Thursday, November 22, 2007

Getting back into my life

I just returned from a brief trip to Europe yesterday. Our first stop was Sweden, a country that feels very much like home to me. When I walk up to a Swede they first speak to me in Swedish which is not the case in most other European countries. I guess I look and dress like a Swede. From there we flew to London Stansted airport which is in the county of Essex north of London. It was a typical winter evening in England with howling rain and near freezing temperatures. We left for the USA the next day and it was sunny and beautiful.

I sit at my desk now powering over memory verses preparing my heart for prayer. Paul writes this in II Corinthians 12:


7To keep me from becoming conceited because of these surpassingly great revelations, there was given me a thorn in my flesh, a messenger of Satan, to torment me. 8Three times I pleaded with the Lord to take it away from me. 9But he said to me, "My grace is sufficient for you, for my power is made perfect in weakness." Therefore I will boast all the more gladly about my weaknesses, so that Christ's power may rest on me. 10That is why, for Christ's sake, I delight in weaknesses, in insults, in hardships, in persecutions, in difficulties.
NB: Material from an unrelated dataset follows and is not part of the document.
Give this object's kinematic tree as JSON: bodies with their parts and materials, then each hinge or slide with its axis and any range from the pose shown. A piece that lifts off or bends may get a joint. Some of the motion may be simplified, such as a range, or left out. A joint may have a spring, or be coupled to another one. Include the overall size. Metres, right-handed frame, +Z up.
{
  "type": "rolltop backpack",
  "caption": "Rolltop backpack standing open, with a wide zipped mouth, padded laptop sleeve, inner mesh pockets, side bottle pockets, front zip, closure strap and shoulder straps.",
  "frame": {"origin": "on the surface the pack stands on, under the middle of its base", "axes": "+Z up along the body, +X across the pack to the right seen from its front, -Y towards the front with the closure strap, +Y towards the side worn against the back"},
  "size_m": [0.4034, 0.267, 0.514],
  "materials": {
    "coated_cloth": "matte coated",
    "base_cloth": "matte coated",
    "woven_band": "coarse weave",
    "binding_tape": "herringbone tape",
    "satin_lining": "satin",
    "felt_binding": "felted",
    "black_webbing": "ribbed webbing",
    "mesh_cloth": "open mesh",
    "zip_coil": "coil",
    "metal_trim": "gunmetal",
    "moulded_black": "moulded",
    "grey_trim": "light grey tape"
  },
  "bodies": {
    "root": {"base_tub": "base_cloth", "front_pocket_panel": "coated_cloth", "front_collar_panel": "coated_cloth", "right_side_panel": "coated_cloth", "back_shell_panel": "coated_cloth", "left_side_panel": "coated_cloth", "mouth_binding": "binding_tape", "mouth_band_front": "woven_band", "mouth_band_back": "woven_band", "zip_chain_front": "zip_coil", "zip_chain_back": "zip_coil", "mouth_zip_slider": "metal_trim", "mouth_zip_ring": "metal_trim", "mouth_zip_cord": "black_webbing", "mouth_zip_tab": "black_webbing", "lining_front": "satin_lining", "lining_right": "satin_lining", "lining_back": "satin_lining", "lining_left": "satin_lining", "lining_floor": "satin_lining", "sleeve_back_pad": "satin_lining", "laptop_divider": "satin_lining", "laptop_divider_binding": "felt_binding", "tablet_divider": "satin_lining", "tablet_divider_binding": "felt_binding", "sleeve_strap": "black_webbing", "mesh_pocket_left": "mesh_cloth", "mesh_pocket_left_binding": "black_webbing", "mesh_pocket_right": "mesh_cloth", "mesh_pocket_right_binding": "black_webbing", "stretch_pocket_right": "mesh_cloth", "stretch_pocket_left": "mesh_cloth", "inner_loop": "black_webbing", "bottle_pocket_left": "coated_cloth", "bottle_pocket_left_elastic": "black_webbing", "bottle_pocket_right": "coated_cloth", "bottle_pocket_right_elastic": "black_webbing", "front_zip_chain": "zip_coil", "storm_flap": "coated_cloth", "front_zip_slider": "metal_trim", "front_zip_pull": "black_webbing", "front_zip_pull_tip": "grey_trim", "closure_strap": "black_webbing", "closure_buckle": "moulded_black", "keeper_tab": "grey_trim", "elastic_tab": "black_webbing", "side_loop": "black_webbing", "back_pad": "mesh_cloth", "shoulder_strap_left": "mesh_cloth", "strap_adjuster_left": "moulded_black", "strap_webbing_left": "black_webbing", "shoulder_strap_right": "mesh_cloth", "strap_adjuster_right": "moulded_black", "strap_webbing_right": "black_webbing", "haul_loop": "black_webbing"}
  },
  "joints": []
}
For when I am weak, then I am strong.

Whatever it was that afflicted Paul, we can conclude that it wasn't a pleasant thing. Some see a problem with his eyes while others think it could be a person who was constantly opposing his message. Paul was the kind of driven person that didn't want anything slowing down his pace. He was commissioned to take the good news about Jesus all over the known world and to suffer for the sake of it. You can perceive his thought process here as he pleads with God to take away the thing that is slowing him down. "Lord, please take this affliction away so I can pursue the task you have given me with greater efficiency!" What an honorable thing to ask. God's response is equally interesting. He says "No". "No Paul, I won't take this thing away from you. I won't make you more 'efficient'." God wanted both Paul and us to understand that human strength does not propel the gospel. Rather, it is God's strength through human weakness that propels the gospel! As his hearers look upon Paul, they see a man who has been beaten, shipwrecked, stoned, has problems speaking clearly and has some kind of illness. Hardly a Herculean figure. When they see such a man succeed in the task he has been assigned they then must acknowledge that it is God who is the source of his strength. It is God who empowers his message. God gets the glory and Paul doesn't.
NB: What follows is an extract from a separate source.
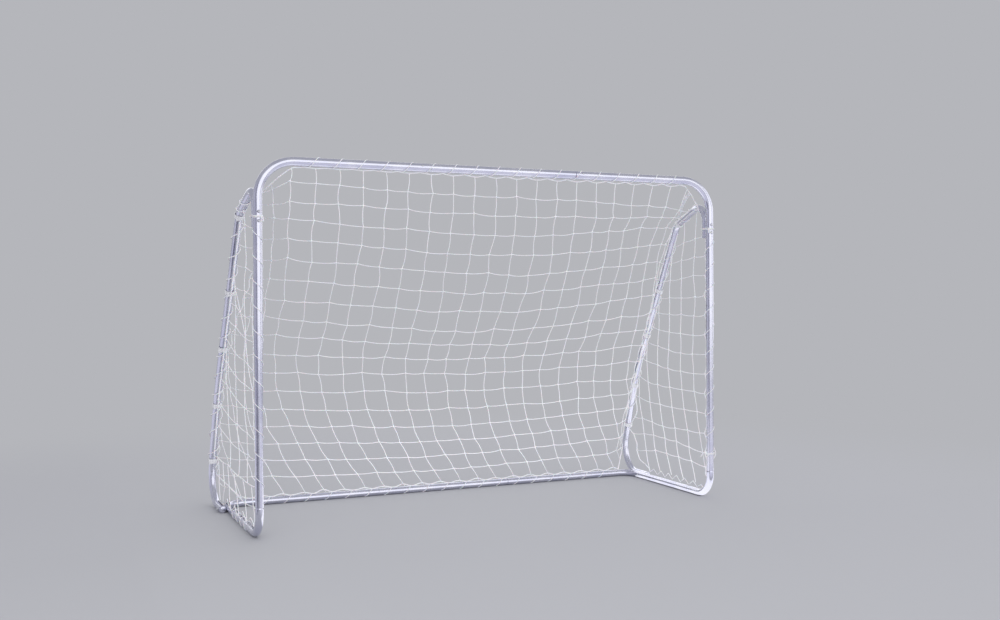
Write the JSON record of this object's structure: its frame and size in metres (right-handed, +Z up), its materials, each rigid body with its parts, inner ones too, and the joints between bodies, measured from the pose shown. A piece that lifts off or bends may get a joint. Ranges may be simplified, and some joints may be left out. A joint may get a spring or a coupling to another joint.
{
  "type": "soccer goal",
  "caption": "Free-standing tubular soccer goal with plugged and pinned steel tubes, bent side stays and a white net laced round the posts and crossbar.",
  "frame": {"origin": "centre of the bounding box on the ground", "axes": "+X along the crossbar, +Y from the mouth towards the back, +Z up"},
  "size_m": [2.2336, 0.9044, 1.505],
  "materials": {
    "zinc_tube": "bright zinc plate, satin",
    "plated_fastener": "bright zinc plate",
    "plated_pin": "polished plate",
    "spring_steel": "blued spring strip",
    "net_twine": "knotted twine",
    "lacing_cord": "braided cord",
    "hook_loop_tape": "woven hook-and-loop tape"
  },
  "bodies": {
    "frame": {"crossbar_middle": "zinc_tube", "corner_left": "zinc_tube", "corner_right": "zinc_tube", "post_left": "zinc_tube", "post_right": "zinc_tube", "base_left": "zinc_tube", "base_right": "zinc_tube", "rear_bar_middle": "zinc_tube", "stay_upper_left": "zinc_tube", "stay_upper_right": "zinc_tube", "stay_lower_left": "zinc_tube", "stay_lower_right": "zinc_tube", "stay_bolts": "plated_fastener", "stay_washers": "plated_fastener", "stay_nuts": "plated_fastener", "base_bolts": "plated_fastener", "base_washers": "plated_fastener", "base_nuts": "plated_fastener", "snap_springs": "spring_steel", "net_roof": "net_twine", "net_back_upper": "net_twine", "net_back_lower": "net_twine", "net_skirt": "net_twine", "net_left": "net_twine", "net_right": "net_twine", "lace_crossbar": "lacing_cord", "lace_post_left": "lacing_cord", "lace_post_right": "lacing_cord", "straps_left": "hook_loop_tape", "straps_right": "hook_loop_tape", "post_ties": "hook_loop_tape"},
    "crossbar_left_button": {"button_crossbar_left": "plated_pin"},
    "crossbar_right_button": {"button_crossbar_right": "plated_pin"},
    "post_left_button": {"button_post_left": "plated_pin"},
    "post_right_button": {"button_post_right": "plated_pin"},
    "foot_left_button": {"button_foot_left": "plated_pin"},
    "foot_right_button": {"button_foot_right": "plated_pin"},
    "rear_left_button": {"button_rear_left": "plated_pin"},
    "rear_right_button": {"button_rear_right": "plated_pin"},
    "stay_left_button": {"button_stay_left": "plated_pin"},
    "stay_right_button": {"button_stay_right": "plated_pin"}
  },
  "joints": [
    {"name": "press_crossbar_left", "type": "slide", "parent": "frame", "child": "crossbar_left_button", "axis": [0, 0.9397, -0.342], "range_m": [0, 0.005], "stiffness_N_per_m": 800},
    {"name": "press_crossbar_right", "type": "slide", "parent": "frame", "child": "crossbar_right_button", "axis": [0, 0.9397, -0.342], "range_m": [0, 0.005], "stiffness_N_per_m": 800},
    {"name": "press_post_left", "type": "slide", "parent": "frame", "child": "post_left_button", "axis": [0, -1, 0], "range_m": [0, 0.005], "stiffness_N_per_m": 800},
    {"name": "press_post_right", "type": "slide", "parent": "frame", "child": "post_right_button", "axis": [0, -1, 0], "range_m": [0, 0.005], "stiffness_N_per_m": 800},
    {"name": "press_foot_left", "type": "slide", "parent": "frame", "child": "foot_left_button", "axis": [0, -1, 0], "range_m": [0, 0.005], "stiffness_N_per_m": 800},
    {"name": "press_foot_right", "type": "slide", "parent": "frame", "child": "foot_right_button", "axis": [0, -1, 0], "range_m": [0, 0.005], "stiffness_N_per_m": 800},
    {"name": "press_rear_left", "type": "slide", "parent": "frame", "child": "rear_left_button", "axis": [0, -1, 0], "range_m": [0, 0.005], "stiffness_N_per_m": 800},
    {"name": "press_rear_right", "type": "slide", "parent": "frame", "child": "rear_right_button", "axis": [0, -1, 0], "range_m": [0, 0.005], "stiffness_N_per_m": 800},
    {"name": "press_stay_left", "type": "slide", "parent": "frame", "child": "stay_left_button", "axis": [0.052, -0.8646, -0.4998], "range_m": [0, 0.005], "stiffness_N_per_m": 800},
    {"name": "press_stay_right", "type": "slide", "parent": "frame", "child": "stay_right_button", "axis": [-0.052, -0.8646, -0.4998], "range_m": [0, 0.005], "stiffness_N_per_m": 800}
  ]
}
What about us? Are we charging forward in our own strength or are we embracing our weakness? The reality is we are all filled with weakness because of the fall. We live in a sin-cursed world and we ourselves are sinners riddled with weakness. It is the height of folly to think otherwise. Do you want to know true power? Do you want to know true strength? Acknowledge your weakness before God and man. Accept the fact that you are a sinner and do what God commanded Paul. Trust in God's grace because it is sufficient for you and I. God's strength is the strength that created all that is with a word. God made you and me. The winds, seas and mountains bow before him. Trusting in God's grace is trusting in his power and strength to overcome our weakness and leave people with no other choice than to credit him.
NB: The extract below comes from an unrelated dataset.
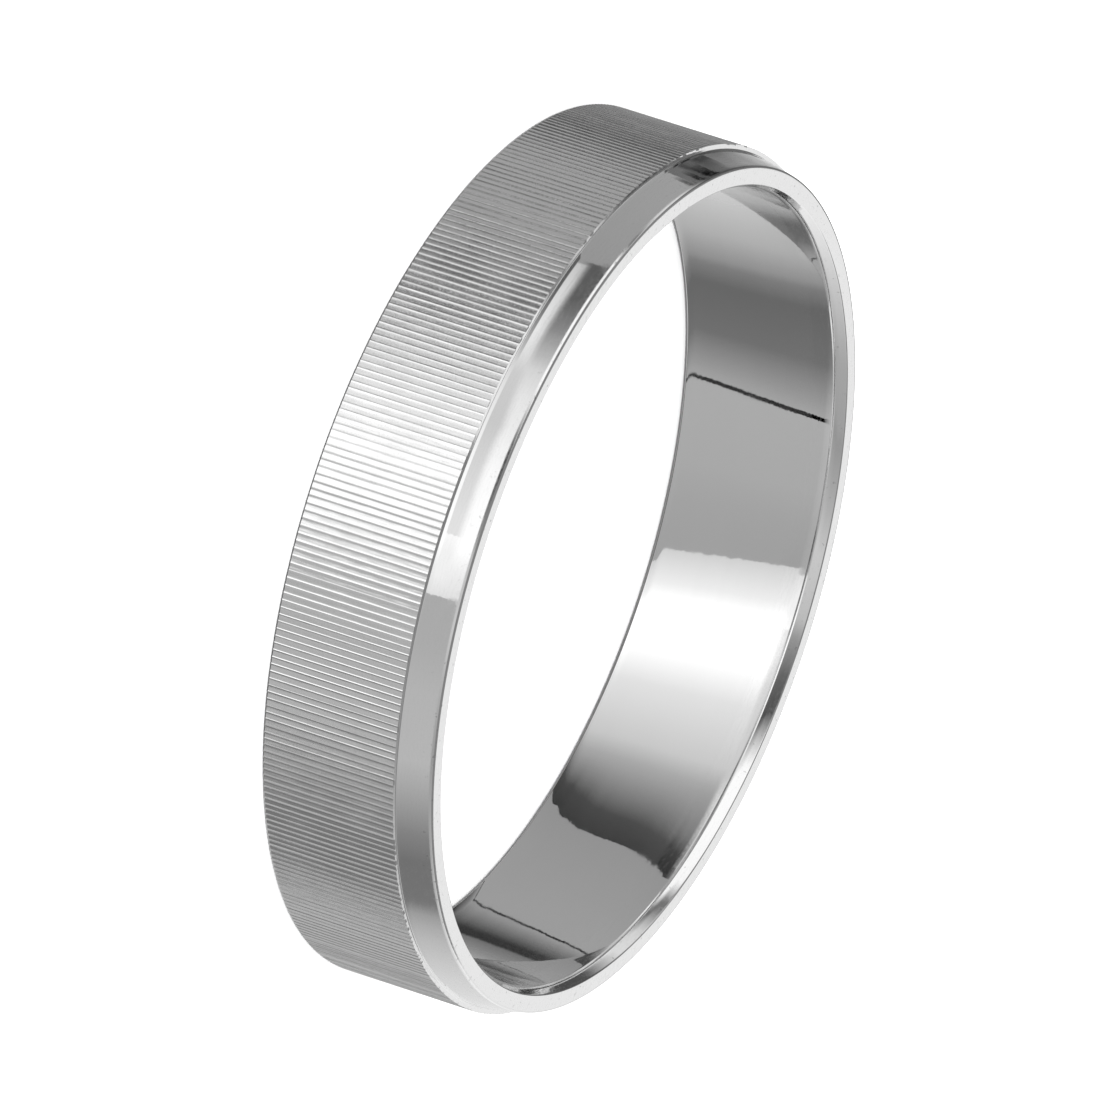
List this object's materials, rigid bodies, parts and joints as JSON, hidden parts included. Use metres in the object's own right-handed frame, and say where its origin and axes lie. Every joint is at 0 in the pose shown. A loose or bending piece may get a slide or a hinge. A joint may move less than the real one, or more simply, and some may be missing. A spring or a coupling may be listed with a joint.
{
  "type": "wedding band",
  "caption": "Plain round finger ring of white metal with a finely ribbed outer land, a small step to a polished bevel at one end, a narrow flat rim and a smooth bore.",
  "frame": {"origin": "centre of the bore, half-way up the band's width", "axes": "+Z along the band's axis, towards the bevelled rim; +X and +Y are two radial directions, each through the crest of a rib"},
  "size_m": [0.0196, 0.0196, 0.004],
  "materials": {
    "white_metal": "mirror-polished bevel, rim and bore, with a fine ribbed and grained land"
  },
  "bodies": {
    "root": {"band": "white_metal"}
  },
  "joints": []
}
Becoming a Christian has its roots in this reality. How can I come to trust in the Savior's provision for me if I have no need? If I am basically an okay person then Jesus is just there as a pathway to a better life. But if it is true that I am so lost in my sin, so weak, that I am utterly powerless to escape God's wrath then I am prepared to hear the gospel of grace that says "God himself will deliver his people."